WRITTEN PROBLEM: Start at the line that has "for (const name" and stop at the line that has "if empty is". Print those lines and all lines between them exactly, and nothing more.

RECORDED DATA:
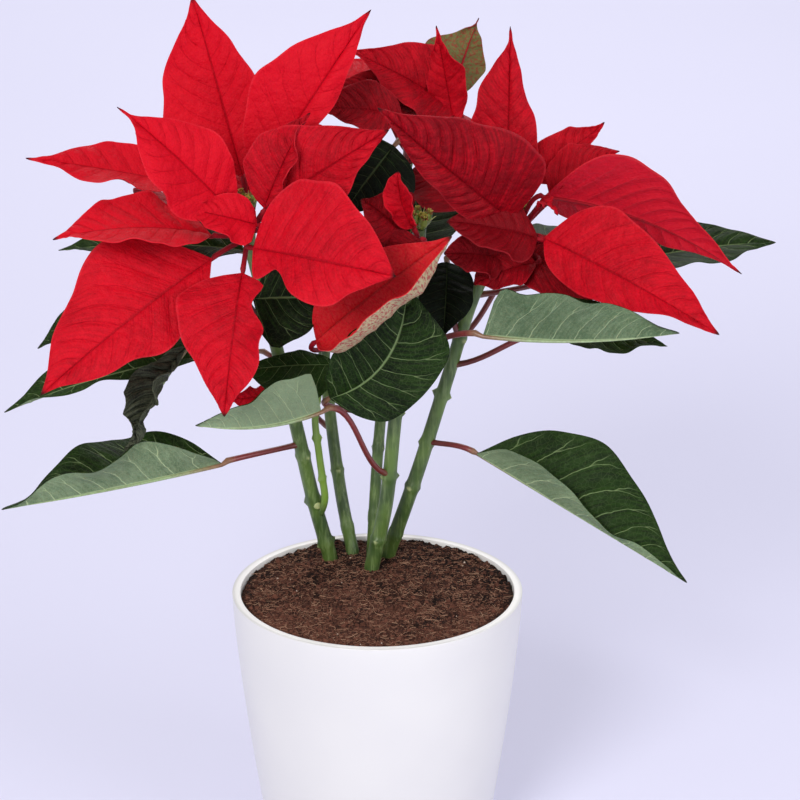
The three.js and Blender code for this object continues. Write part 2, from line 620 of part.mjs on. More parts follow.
// Soil: a mounded, slightly uneven top, and sides that follow the pot's inner wall.
function soilGeometry() {
  const random = seededRandom(7);
  const bottom = POT.floor + GAP;
  const middle = SOIL.edge / 2;
  const reach = (z) => potRadius(z) - POT.wall - SOIL.wallGap;
  const vertices = [new THREE.Vector3(0, 0, SOIL.edge + SOIL.mound)];
  const addRing = (radius, height, relief) => {
    for (let k = 0; k < SOIL.sectors; k += 1) {
      const turn = (2 * Math.PI * k) / SOIL.sectors;
      const z = height + relief * (random() - 0.5);
      vertices.push(new THREE.Vector3(radius * Math.cos(turn), radius * Math.sin(turn), z));
    }
  };
  for (let i = 1; i <= SOIL.rings; i += 1) {
    const share = i / SOIL.rings;
    const height = SOIL.edge + SOIL.mound * (1 - share ** 2);
    addRing(reach(SOIL.edge) * share, height, i < SOIL.rings ? SOIL.relief : 0);
  }
  addRing(reach(middle), middle, 0);
  addRing(reach(bottom), bottom, 0);
  const bands = SOIL.rings + 2;
  const under = vertices.push(new THREE.Vector3(0, 0, bottom)) - 1;
  const at = (band, k) => 1 + (band - 1) * SOIL.sectors + (k % SOIL.sectors);
  const triangles = [];
  for (let k = 0; k < SOIL.sectors; k += 1) {
    triangles.push([0, at(1, k), at(1, k + 1)]);
    for (let band = 1; band < bands; band += 1) {
      triangles.push([at(band, k), at(band + 1, k), at(band + 1, k + 1)]);
      triangles.push([at(band, k), at(band + 1, k + 1), at(band, k + 1)]);
    }
    triangles.push([under, at(bands, k + 1), at(bands, k)]);
  }
  return geometryFrom(vertices, triangles);
}

// ---------------------------------------------------------------- assembly

const group = new THREE.Group();
group.name = "potted_poinsettia";

function addNode(name, solid, kind) {
  const [color, roughness] = COLOURS[kind];
  const material = new THREE.MeshStandardMaterial({ color, roughness, metalness: 0 });
  material.name = kind;
  const geometry = solid instanceof THREE.BufferGeometry ? solid : geometryOf(solid);
  const mesh = new THREE.Mesh(geometry, material);
  mesh.name = name;
  group.add(mesh);
}

// The stems, grown by a clearance where one is asked for, with the side shoot fused to the left one.
function allStems(grow) {
  const solids = {};
  for (const [name, stem] of Object.entries(STEMS)) solids[name] = stemSolid(stem, grow);
  solids.left = solids.left.add(shootSolid(grow));
  return solids;
}

// Neither soil nor a leaf's stalk stands in the clear space round a stem.
const stems = allStems(0);
const clearances = allStems(GAP);
const soil = solidOf(soilGeometry()).subtract(unionOf(Object.values(clearances)));

addNode("pot", potGeometry(), "pot");
addNode("soil", soil, "soil");

for (const [name, solid] of Object.entries(stems)) addNode(`stem_${name}`, solid, "stem");

for (const [name, rows] of Object.entries(LEAVES)) {
  const { curve } = stemLine(STEMS[name]);
  for (const row of rows) {
    const from = curve.getPoint(shareAtHeight(curve, row.foot));
    const cut = stalkSolid(row, from).add(bladeSolid(row)).subtract(clearances[name]);
    const [leaf] = cut.decompose().sort((a, b) => b.volume() - a.volume());
    addNode(`leaf_${row.name}`, leaf, "leaf");
  }
}

for (const name of Object.keys(BRACTS)) {
  addNode(`bracts_${name}`, bractsSolid(name), "bract");
  addNode(`cyathia_${name}`, cyathiaSolid(name), "cyathia");
}

export default group;
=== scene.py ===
# %% [markdown]
# # A potted poinsettia, dressed
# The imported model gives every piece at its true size: the pot, the soil, five stems, nineteen leaves,
# and six whorls of red bracts with their cyathia. Those solids are coarse on purpose, because their
# work is collision and mass. This lesson keeps each form and models it again with the detail that
# the eye wants: veins, waved margins, leaf scars, crumbs of compost and a smooth glazed pot.
# Sizes are written in millimetres and turned into Blender's metres by MM.

import math

import bpy
import numpy as np
from mathutils import Matrix, Vector, noise


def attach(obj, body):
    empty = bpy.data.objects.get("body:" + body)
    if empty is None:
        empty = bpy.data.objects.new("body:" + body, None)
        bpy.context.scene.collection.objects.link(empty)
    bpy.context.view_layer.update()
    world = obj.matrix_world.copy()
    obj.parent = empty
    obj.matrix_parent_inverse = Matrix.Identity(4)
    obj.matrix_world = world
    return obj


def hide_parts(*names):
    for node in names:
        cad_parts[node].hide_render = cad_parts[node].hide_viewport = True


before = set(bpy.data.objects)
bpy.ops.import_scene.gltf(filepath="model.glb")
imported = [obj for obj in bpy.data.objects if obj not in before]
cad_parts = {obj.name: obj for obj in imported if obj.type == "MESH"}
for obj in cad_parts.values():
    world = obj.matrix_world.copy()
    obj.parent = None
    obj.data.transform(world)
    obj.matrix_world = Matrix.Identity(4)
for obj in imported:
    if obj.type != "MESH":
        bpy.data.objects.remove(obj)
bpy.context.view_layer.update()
MM = 0.001
print("pieces in the frame:", len(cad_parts))

# %% [markdown]
# ## Tools that every piece uses
# An operator acts on whatever is selected, so each step first chooses its piece and nothing else.
# Vertices are read and written as one array, which is how a form that follows a formula, such as a
# waved leaf, is shaped quickly. The finished mesh always lies in place, with its object at the origin.

# %% Choosing, reading and moving
def choose(*pieces):
    """Leave only these objects selected, the first of them active."""
    bpy.ops.object.select_all(action="DESELECT")
    for piece in pieces:
        piece.select_set(True)
    bpy.context.view_layer.objects.active = pieces[0]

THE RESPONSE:
for (const name of Object.keys(BRACTS)) {
  addNode(`bracts_${name}`, bractsSolid(name), "bract");
  addNode(`cyathia_${name}`, cyathiaSolid(name), "cyathia");
}

export default group;
=== scene.py ===
# %% [markdown]
# # A potted poinsettia, dressed
# The imported model gives every piece at its true size: the pot, the soil, five stems, nineteen leaves,
# and six whorls of red bracts with their cyathia. Those solids are coarse on purpose, because their
# work is collision and mass. This lesson keeps each form and models it again with the detail that
# the eye wants: veins, waved margins, leaf scars, crumbs of compost and a smooth glazed pot.
# Sizes are written in millimetres and turned into Blender's metres by MM.

import math

import bpy
import numpy as np
from mathutils import Matrix, Vector, noise


def attach(obj, body):
    empty = bpy.data.objects.get("body:" + body)
    if empty is None:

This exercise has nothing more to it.